Of course, it is possible to define areas of responsibility and depend on the good character of leaders on both sides of the divide, which results in a better society. But I won’t beat on the drum of culture this very second.
So what characterizes an authoritarian government, or organization? Simply that people low on the totem pole have few avenues for independent action or redress. This has a very limited relationship to collusion between private and public parties; correlation, not identity. (The army has always been authoritarian, even in very free societies.)
Now, what I think is really wrong with your post is that it sparks a comparison with the Obama presidency, like an allergic reaction. So instead of talking about Trump, now this forum is back to relitigating how awful Hillary was. That’s a bad thing. We shouldn’t be stuck in a cycle of petty chuddery over past resentments. I don’t think this was intentional, but it’s a pretty bad outcome regardless.
Moreover, on the logical front, it’s temporally fraught. This is responding to Trump 2, but TDS began before Trump was even inaugurated, before he was even elected. And - I’m not sure about everyone else, but TDS feels a lot calmer this time around, people talk about the guy less. So this doesn’t work as an explanation.

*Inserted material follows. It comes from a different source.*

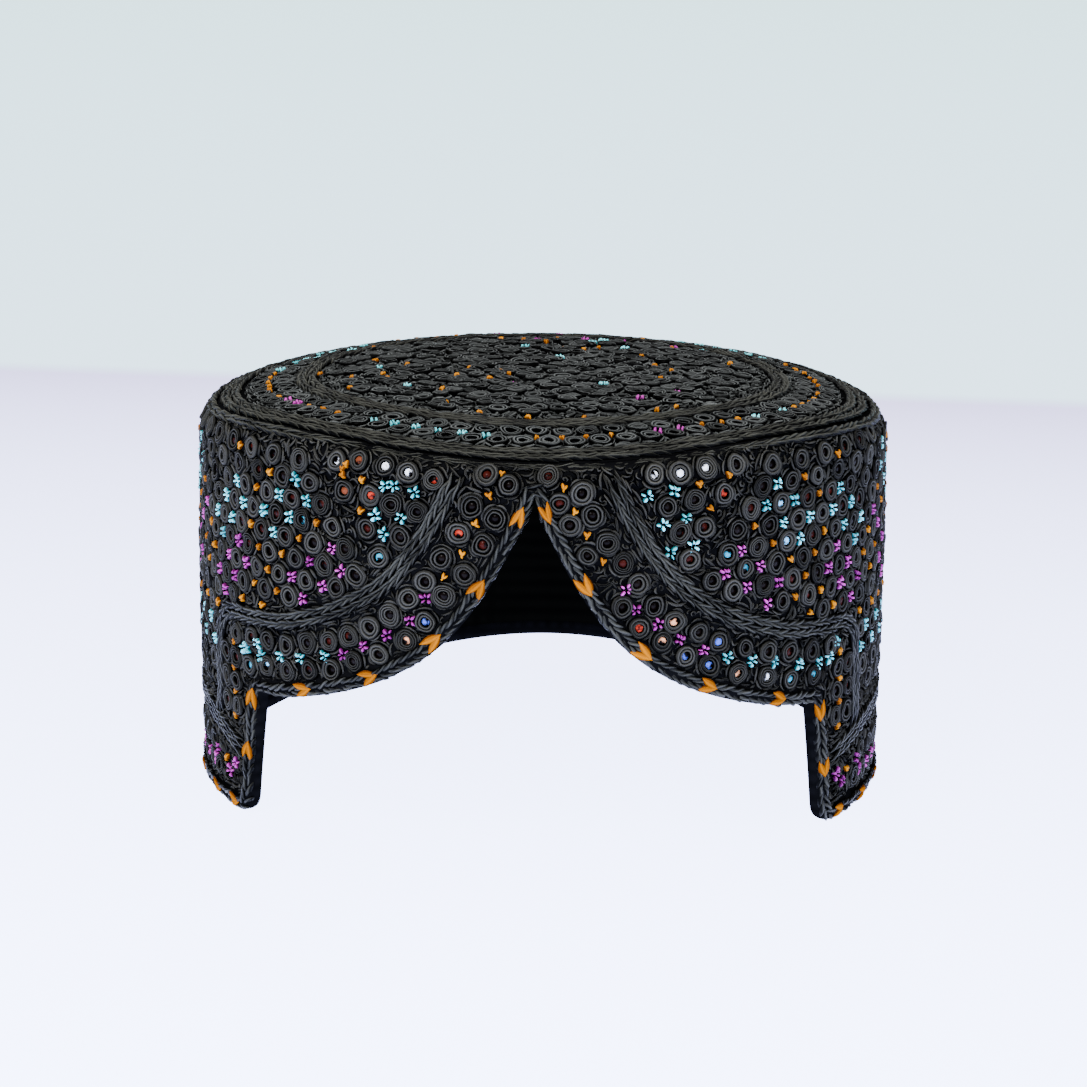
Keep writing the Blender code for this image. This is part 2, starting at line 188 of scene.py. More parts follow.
archPath = [
    (0.9, 97.7), (3.0, 90.3), (5.6, 84.0), (8.6, 78.2), (12.0, 72.6), (16.4, 66.2), (22.2, 59.4),
    (30.0, 52.9), (39.0, 47.6), (48.0, 43.7), (58.0, 40.4), (69.0, 37.6), (77.0, 36.2), (82.0, 35.7),
]
panelBraidPath = [
    (21.0, 99.0), (27.5, 87.0), (38.0, 73.8), (53.0, 64.2), (70.0, 58.2), (85.0, 56.0),
    (97.0, 55.0), (103.0, 51.5), (105.3, 44.0), (106.0, 36.0), (107.0, 27.8),
]
hemBraidPath = [
    (96.6, 19.0), (106.0, 21.6), (116.0, 23.6), (130.0, 25.2), (150.0, 25.8), (186.0, 25.8),
    (240.0, 28.2), (298.45, 30.0),
]
outlineForm = {"apex": 98.6, "apexRadius": 0.9, "step": (83.2, 35.7), "stepRadius": 1.2,
               "foot": 88.9, "tipRadius": 6.5, "flapEnd": 186.0, "backHem": 9.9}


def smoothPath(path, step):
    # even stations with their running direction along a smooth curve
    points = np.array(path, float)
    ends = np.vstack([points[0] * 2 - points[1], points, points[-1] * 2 - points[-2]])
    fine = []
    for i in range(len(points) - 1):
        a, b, c, d = ends[i:i + 4]
        for k in range(10):
            t = k / 10
            fine.append(0.5 * (2 * b + (c - a) * t + (2 * a - 5 * b + 4 * c - d) * t * t
                               + (3 * b - a - 3 * c + d) * t ** 3))
    fine.append(points[-1])
    return evenLine(np.array(fine), step)


def evenLine(line, step):
    lengths = np.concatenate(([0.0], np.cumsum(np.hypot(*np.diff(line, axis=0).T))))
    count = max(2, round(lengths[-1] / step))
    want = np.linspace(0.0, lengths[-1], count + 1)
    spots = np.stack([np.interp(want, lengths, line[:, 0]), np.interp(want, lengths, line[:, 1])], -1)
    along = np.gradient(spots, axis=0)
    return spots, along / np.linalg.norm(along, axis=1)[:, None]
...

If we’re just talking TDS, the most charitable explanation has to include the fact that it is clearly deranged, that its worst predictions have not come true. The basic claims, back from 2016, are that Trump would set himself up as dictator (didn’t happen, made a half-baked attempt that actually set much of the country firmly against him, and he’s looking too old for a second shot now), and that he was a pawn of Russia (in reality he’s just a little naive about Putin, like some other right-wingers are, but hasn’t conceded anything major). The evidence then was weak, but the certainty was absolute. I believe it to have been a simple translation of the underlying sentiment of shock when Trump won. It meant that victory in elections was not assured, when all their information had told them it was. The support for Trump had come from somewhere totally illegible, which is why they could not foresee it. These emotions should rightly have been translated into a new awareness, a new zeitgeist, in which the challenges of America under globalization took the forefront, where previously the meaning-making institutions of left and right had made their existence impossible (to understand). But this was too much for almost anyone to handle. Instead, the emotions got repressed into insane but still easier to manage forms: it’s not Americans, it’s Russians; also this elected official is undemocratic and authoritarian. Now it’s safe. The move on the right, FWIW, was more cynical: “oh, these are the new wacky Christians, just say the right things and they won’t pay attention to the more complicated parts of policy, like tax breaks.” And, from what I can tell, they were totally right, so one point to them.
Anyway, people have had a lot more time to digest, and developments under Biden have made the anti-globalist complaints way more legible, so there’s less TDS this time. And the current complaints are about what he IS DOING (usually: playing really fast and loose with the law; ignoring second-order consequences), and while these are sometimes factually a little shaky, they’re not nearly as crazy as hypothesizing wildly about what he MIGHT DO. So I’m not sure I’d describe it as a major force in America any longer, if that means anything.